• _TO DO_: Return, exactly as written, every line from the first line of the data below through the line that contains "plate, with a".

(Recorded data)
** START **

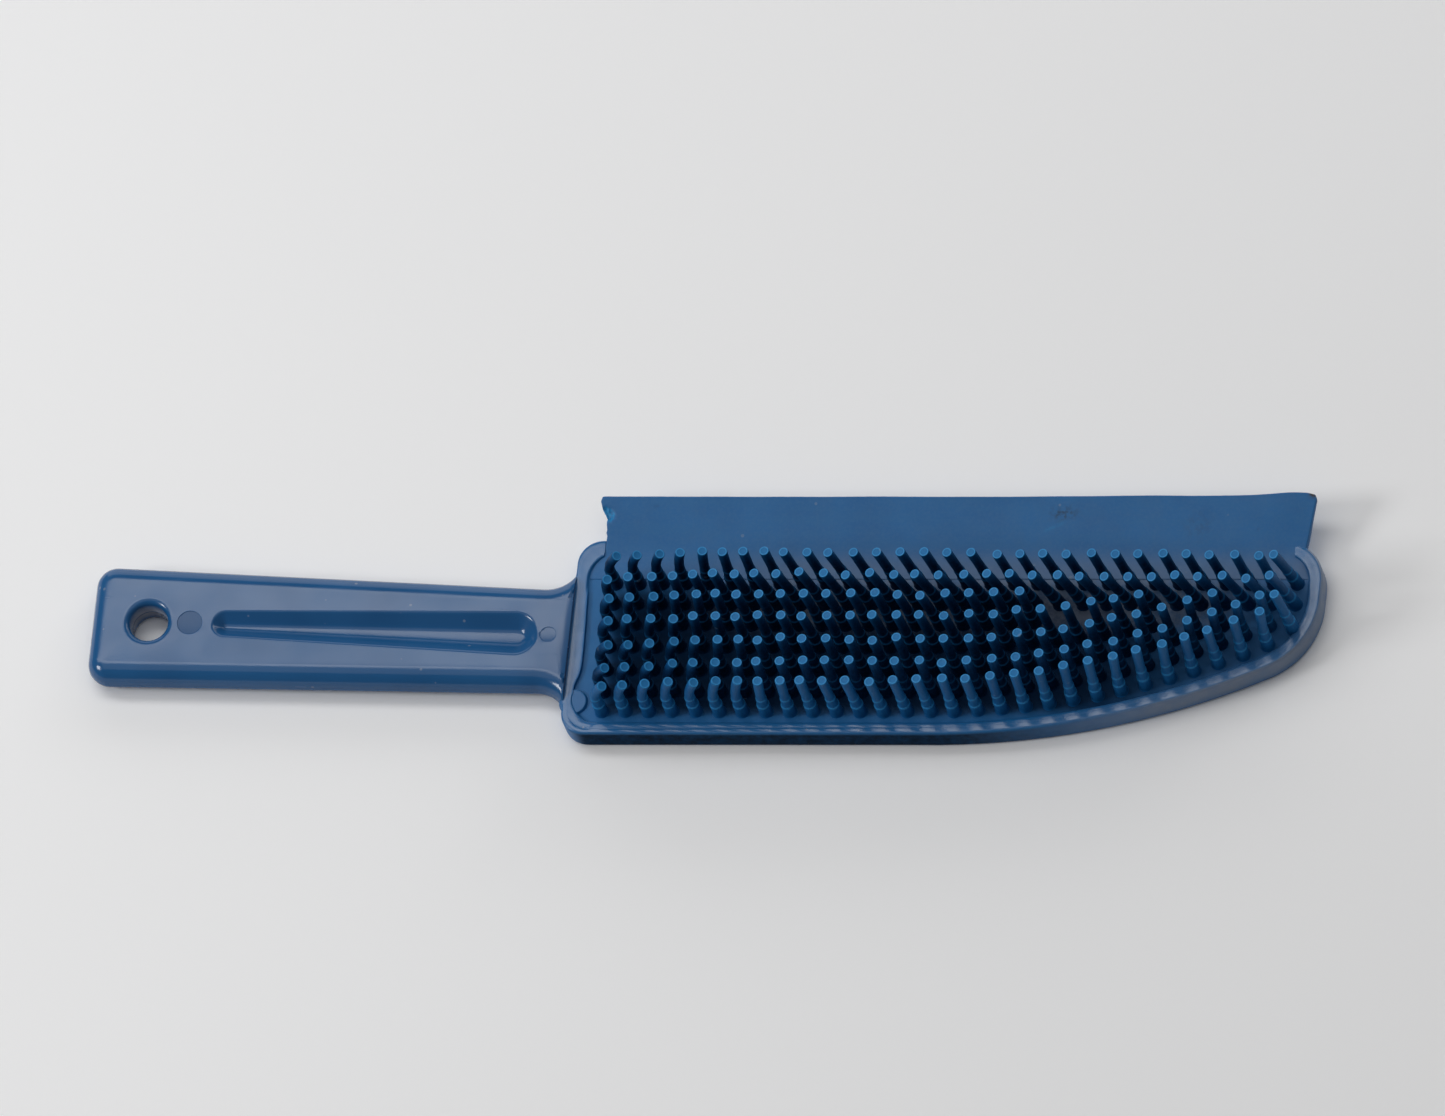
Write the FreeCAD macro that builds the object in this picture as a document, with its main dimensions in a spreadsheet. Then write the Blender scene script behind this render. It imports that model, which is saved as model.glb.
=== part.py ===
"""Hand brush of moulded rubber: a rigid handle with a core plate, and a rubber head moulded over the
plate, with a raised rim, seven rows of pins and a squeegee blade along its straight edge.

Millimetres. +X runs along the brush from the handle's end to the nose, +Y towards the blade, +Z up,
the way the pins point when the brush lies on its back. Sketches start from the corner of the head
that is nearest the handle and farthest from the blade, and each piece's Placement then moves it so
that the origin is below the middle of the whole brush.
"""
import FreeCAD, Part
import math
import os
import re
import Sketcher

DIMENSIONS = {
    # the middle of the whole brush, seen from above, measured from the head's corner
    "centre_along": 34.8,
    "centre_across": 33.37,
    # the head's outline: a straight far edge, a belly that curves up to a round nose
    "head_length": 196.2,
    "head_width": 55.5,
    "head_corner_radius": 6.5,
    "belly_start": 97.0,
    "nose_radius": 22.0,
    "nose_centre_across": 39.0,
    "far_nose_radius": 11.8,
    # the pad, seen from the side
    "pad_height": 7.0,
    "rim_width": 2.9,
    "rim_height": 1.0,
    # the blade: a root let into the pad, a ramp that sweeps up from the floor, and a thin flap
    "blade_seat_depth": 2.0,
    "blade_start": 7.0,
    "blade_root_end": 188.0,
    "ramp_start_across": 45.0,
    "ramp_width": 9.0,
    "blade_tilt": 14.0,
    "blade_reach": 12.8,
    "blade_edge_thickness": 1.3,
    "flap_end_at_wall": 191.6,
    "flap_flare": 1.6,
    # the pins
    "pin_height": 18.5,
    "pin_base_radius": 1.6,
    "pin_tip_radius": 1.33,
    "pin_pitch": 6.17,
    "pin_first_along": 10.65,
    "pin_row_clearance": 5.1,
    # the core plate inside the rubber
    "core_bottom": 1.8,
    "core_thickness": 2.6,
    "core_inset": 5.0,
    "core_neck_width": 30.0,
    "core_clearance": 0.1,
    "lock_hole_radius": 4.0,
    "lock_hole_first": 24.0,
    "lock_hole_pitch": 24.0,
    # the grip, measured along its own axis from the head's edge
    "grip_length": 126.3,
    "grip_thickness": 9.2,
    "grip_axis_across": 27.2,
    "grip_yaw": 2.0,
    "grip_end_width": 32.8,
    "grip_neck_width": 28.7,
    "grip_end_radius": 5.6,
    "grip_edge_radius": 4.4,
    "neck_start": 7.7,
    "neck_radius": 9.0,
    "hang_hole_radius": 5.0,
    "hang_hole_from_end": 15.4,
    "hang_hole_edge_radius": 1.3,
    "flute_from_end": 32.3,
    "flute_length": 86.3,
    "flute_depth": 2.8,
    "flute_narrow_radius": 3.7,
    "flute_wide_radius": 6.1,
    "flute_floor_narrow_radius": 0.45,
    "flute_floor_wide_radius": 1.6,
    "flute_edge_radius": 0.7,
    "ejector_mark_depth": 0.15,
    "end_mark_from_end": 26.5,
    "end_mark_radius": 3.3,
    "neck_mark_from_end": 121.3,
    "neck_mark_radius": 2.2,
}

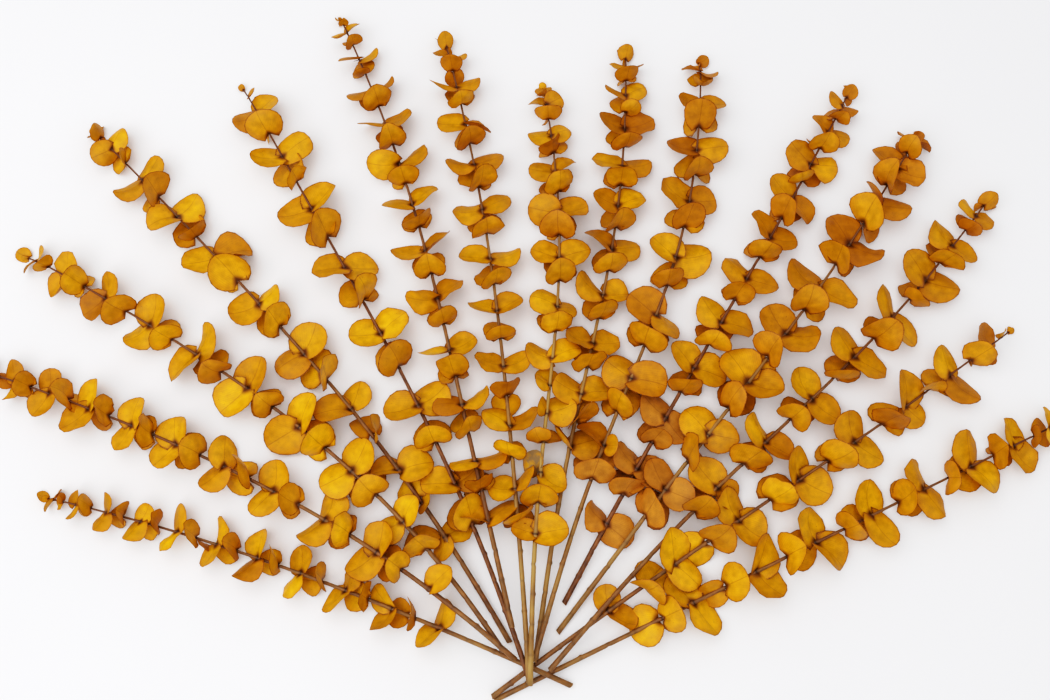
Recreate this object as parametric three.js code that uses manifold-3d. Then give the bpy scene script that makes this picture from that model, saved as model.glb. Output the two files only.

** END **

• _TASK ANSWER_:
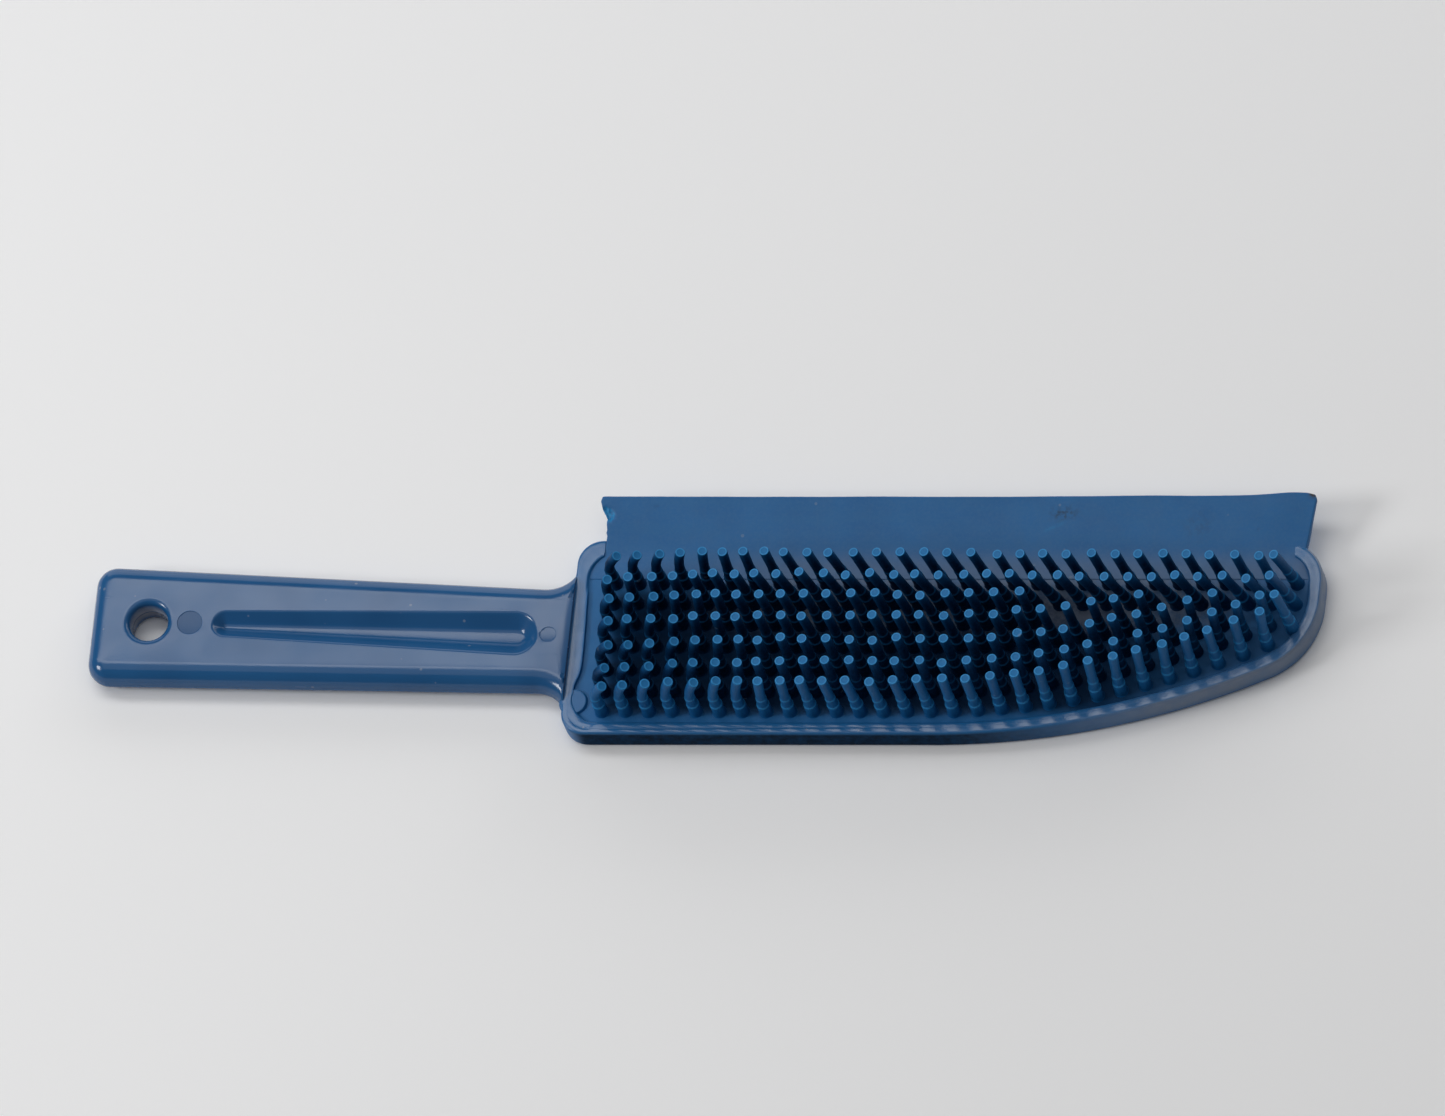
Write the FreeCAD macro that builds the object in this picture as a document, with its main dimensions in a spreadsheet. Then write the Blender scene script behind this render. It imports that model, which is saved as model.glb.
=== part.py ===
"""Hand brush of moulded rubber: a rigid handle with a core plate, and a rubber head moulded over the
plate, with a raised rim, seven rows of pins and a squeegee blade along its straight edge.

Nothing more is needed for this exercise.